Step 2: Build out the services list
Services live under the Edit Profile section and are separate from categories. Fill them out. Each service entry includes a name and an optional description of up to 300 characters.
Write service names the way customers search for them. A Milwaukee plumber who lists "emergency pipe repair" and "water heater installation" as named services is more likely to match those search queries than one who lists a single entry called "plumbing services."
Keep descriptions plain and accurate. Name the service. Name who it is for. Name the location if the service is local. The description gets indexed.
Step 3: Add photos that show the real business
Google recommends adding photos to help make the profile more useful and engaging for customers. A profile with real photos gives potential customers something concrete to act on, and a complete, current profile is easier for Google to surface.
Upload these at minimum:
- Logo. Google displays it when a customer searches your business name.
- Cover photo. The photo shown at the top of the profile.
- Business photos. Interior, exterior, work in progress, completed projects, team.
Photo guidelines from Google: JPG or PNG, between 10 KB and 5 MB, 720 x 720 px recommended. The image should be well-lit and in focus, representing the business as it actually is. A blurry stock photo does not help.
For a service business in Milwaukee, showing the actual work, actual crew, and actual finished projects is more useful than abstract imagery. Customers are looking for proof, not aesthetic.
Add a few new photos every month.

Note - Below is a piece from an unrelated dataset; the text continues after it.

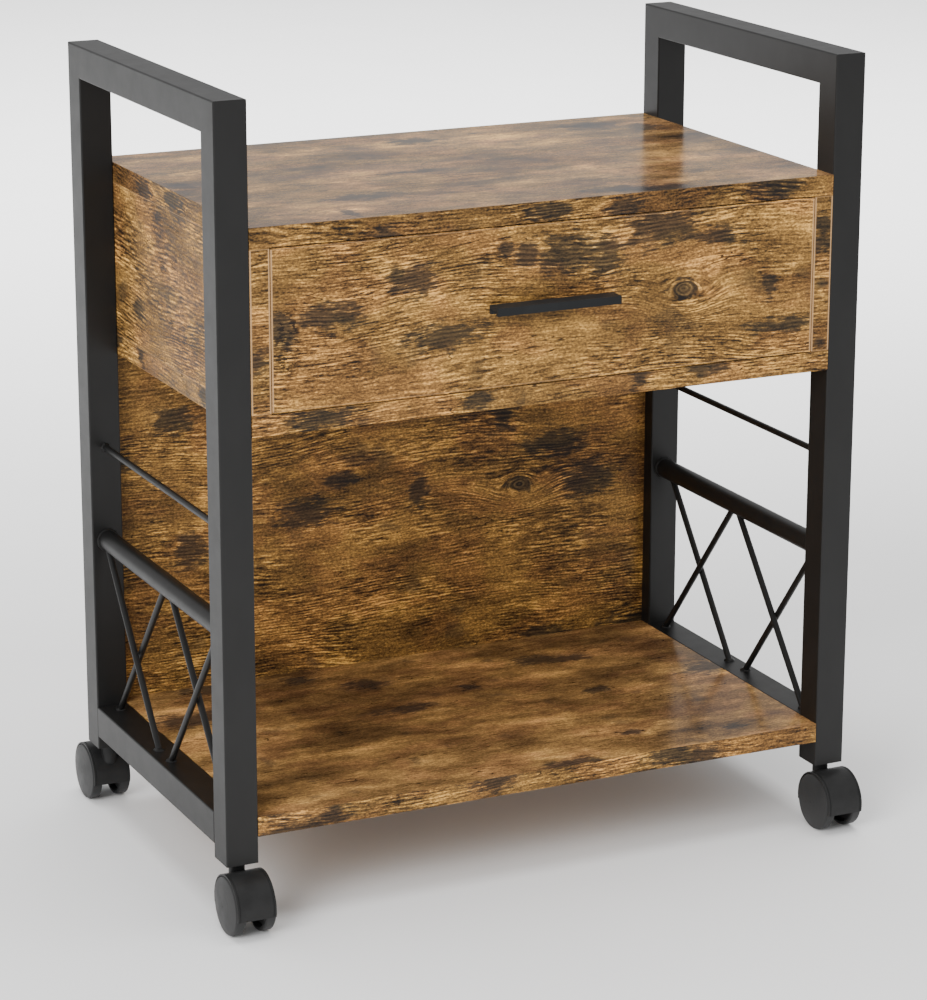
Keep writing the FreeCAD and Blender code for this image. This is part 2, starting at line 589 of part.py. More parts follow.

It takes two minutes and keeps the profile looking current.
Step 4: Post once a week
Google Business Profile posts let you share updates, offers, and events directly on Search and Maps. Posts appear in the "Updates" or "Overview" section of the profile on mobile and in the "From the owner" section on desktop.
Posts older than six months are automatically archived unless a date range is set. A profile with the last post from eight months ago looks inactive.
What to post:
- A recently completed job or project (with a photo).
- A seasonal service reminder.
- An answer to a question customers frequently ask.
- A short description of one service, written the way a customer would search for it.
Keep posts short. One to three sentences, one photo if you have it, and a link to the relevant page on the website. The website link matters: it drives traffic and reinforces which page on the site matches the service.
Step 5: Get more reviews, then reply to all of them
Reviews affect prominence. Google says that businesses with more reviews and positive ratings tend to rank higher in local results. The mechanism is simple: reviews are a public signal of how real and how used the business is.
Google provides a shareable review link through the Business Profile dashboard. Send it to recent customers shortly after completing work. A plain, direct message works better than a formal template: "Hi, if you have a minute, a quick Google review would really help us. Here is the link." Send it when the work is fresh, not three months later.
Reply to every review. Google lets you respond publicly to reviews through the profile. Responding to positive reviews takes ten seconds. Responding to negative ones takes more care, but the public response matters more than the rating itself. A business that handles problems openly looks more trustworthy than one that ignores them.
Do not solicit reviews with incentives. Google prohibits it, and customers can tell.
Step 6: Use the Q&A section before customers do
The Q&A feature on Google Business Profile is community-facing. Anyone can post a question. Anyone can answer it, including people who have never used the business.
The practical move is to get there first. Search for your business on Google, scroll to the Q&A section, and post the questions customers actually ask you. Then answer them yourself. Hours, parking, service area, pricing structure, how to book, whether you serve a specific neighborhood in Milwaukee.
Seeding the Q&A with real, helpful answers keeps bad or inaccurate community answers from being the first thing a potential customer reads.
Step 7: Check that your NAP is consistent everywhere
Name, address, and phone number. These should be identical across the Business Profile, your website, Yelp, Bing Places, Apple Maps, and any other directory the business appears in.
Google uses third-party sources to verify business information. A different phone number on Yelp or an old address on a chamber of commerce listing makes the profile harder to trust and rank.
This is a one-time cleanup task. Go through the major directories. Fix what is wrong. Then check once a year.
What this week looks like
Monday: confirm the primary category is as specific as possible. Add services with plain descriptions.
Tuesday: upload a logo, cover photo, and five to ten real business photos.
Wednesday: write and publish two posts tied to current or recent services.
Thursday: send the review link to five to ten recent customers.
Friday: seed the Q&A with three to five real questions and answer each one.
That is a complete profile. Maintaining it from there is a post a week and a review request after each job.
A free audit from joel.design takes about 15 minutes to request. It covers where your Business Profile and website are leaving local visibility on the table.
Frequently asked questions
- What actually improves a Google Business Profile ranking?
- Google uses three factors for local results: relevance, distance, and prominence. You can't change your distance from a searcher, but you can improve relevance by filling out categories and services accurately, and improve prominence by earning reviews, adding photos, and posting regularly. Keeping the profile complete and current is the practical lever.
- How often should I post on my Google Business Profile?
- Once a week is a workable rhythm for most service businesses. Posts older than six months are archived unless a date range is set. Consistent, brief posts tied to services or recent work keep the profile active and give Google a signal that the business is current.
- How do I get more Google reviews without asking in a pushy way?
- Google provides a shareable review link you can send to recent customers after a job. A plain text or email message, timed within a day or two of completing work, converts well. Replying to every review, including negative ones, signals that the business is active and responsive.
- What should I write in the Google Business Profile description?
- Describe what the business does, who it serves, and where. Use the same language customers search for. Keep it under 750 characters, lead with the most important information, and avoid keyword stuffing. The description is indexed by Google and read by potential customers.
- Do I need a website if I have a Google Business Profile?
- Yes, for most service businesses. The profile handles discovery on Maps and Search, but the website provides depth, credibility, and conversion paths. Google also crawls your website as part of building a fuller picture of the business. The two work together.
- What is the Q&A section on Google Business Profile?
- The Q&A feature lets anyone ask a question on your public listing. As the owner, you can answer questions directly from Google Search or Google Maps. The practical move is to seed it yourself with the questions customers actually ask, then answer them before anyone else does.